Phylogenetic Relationships and Ecological Adaptability Diversity of Twelve Caragana Species in China

Background The spatial replacement distribution pattern observed among Caragana species makes this genus an ideal model for investigating plant ecological adaptation and biodiversity maintenance mechanisms. However, the molecular basis underlying these adaptive strategies remains unclear. Results We generated a full-length transcriptome of C. korshinskii and second-generation transcriptomes for 12 Caragana species collected from Inner Mongolia, Xinjiang, and Tibet. Based on the identified single-copy and one-to-one orthologous genes, we performed comparative transcriptomic analyses to reconstruct a robust phylogenetic tree, thereby elucidating the evolutionary relationships among these Caragana species—particularly the three small-leaved taxa ( C. intermedia , C. korshinskii , and C. microphylla ). Evolutionary analyses identified positively selected genes and rapidly evolving genes associated with divergent adaptive strategies, including flowering phenology modulation, root system optimization, and reactive oxygen species scavenging. In addition, cuticular wax and cutin biosynthesis pathways were identified as conserved xeromorphic traits shared among multiple species. Furthermore, convergent evolution was observed in species occupying similar altitudinal and hydrothermal niches, as evidenced by parallel amino acid substitutions in C2H2, C3H, NAC, and mTERF transcription factor families, suggesting their key roles in ecological convergence.

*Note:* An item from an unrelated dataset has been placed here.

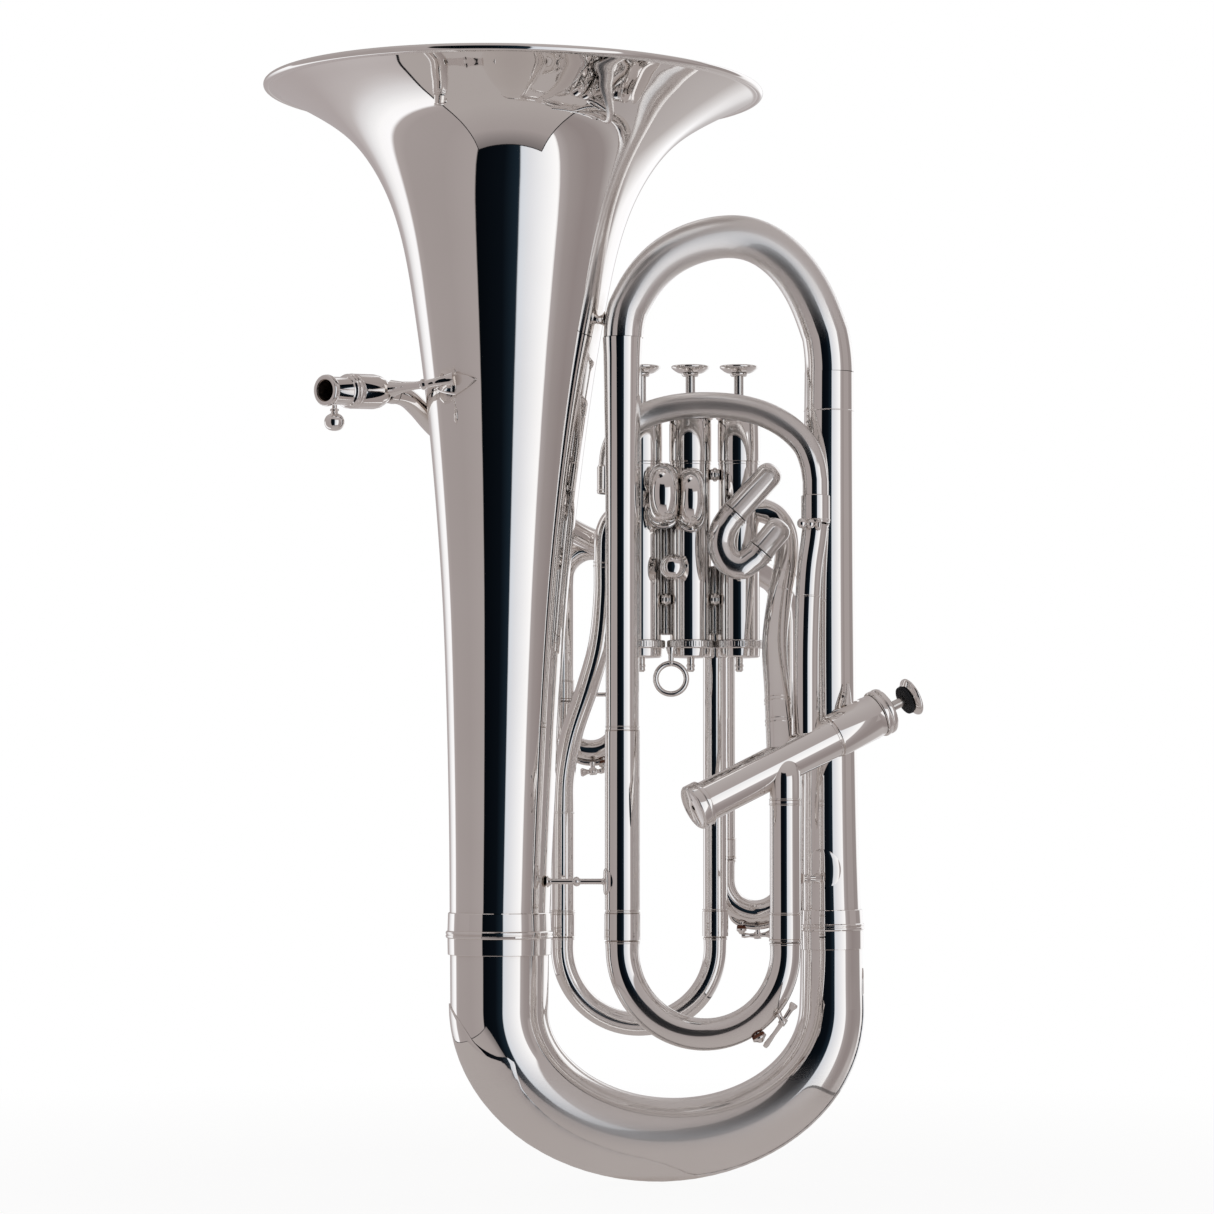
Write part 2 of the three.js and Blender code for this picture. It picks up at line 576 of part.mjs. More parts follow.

Conclusions This study not only resolves phylogenetic uncertainties within twelve Caragana species but also elucidates the molecular evolutionary mechanisms underlying their ecological adaptations. Our findings reveal how closely related species achieve ecological divergence through both adaptive and convergent evolution, offering new insights into plant adaptation under spatial replacement dynamics.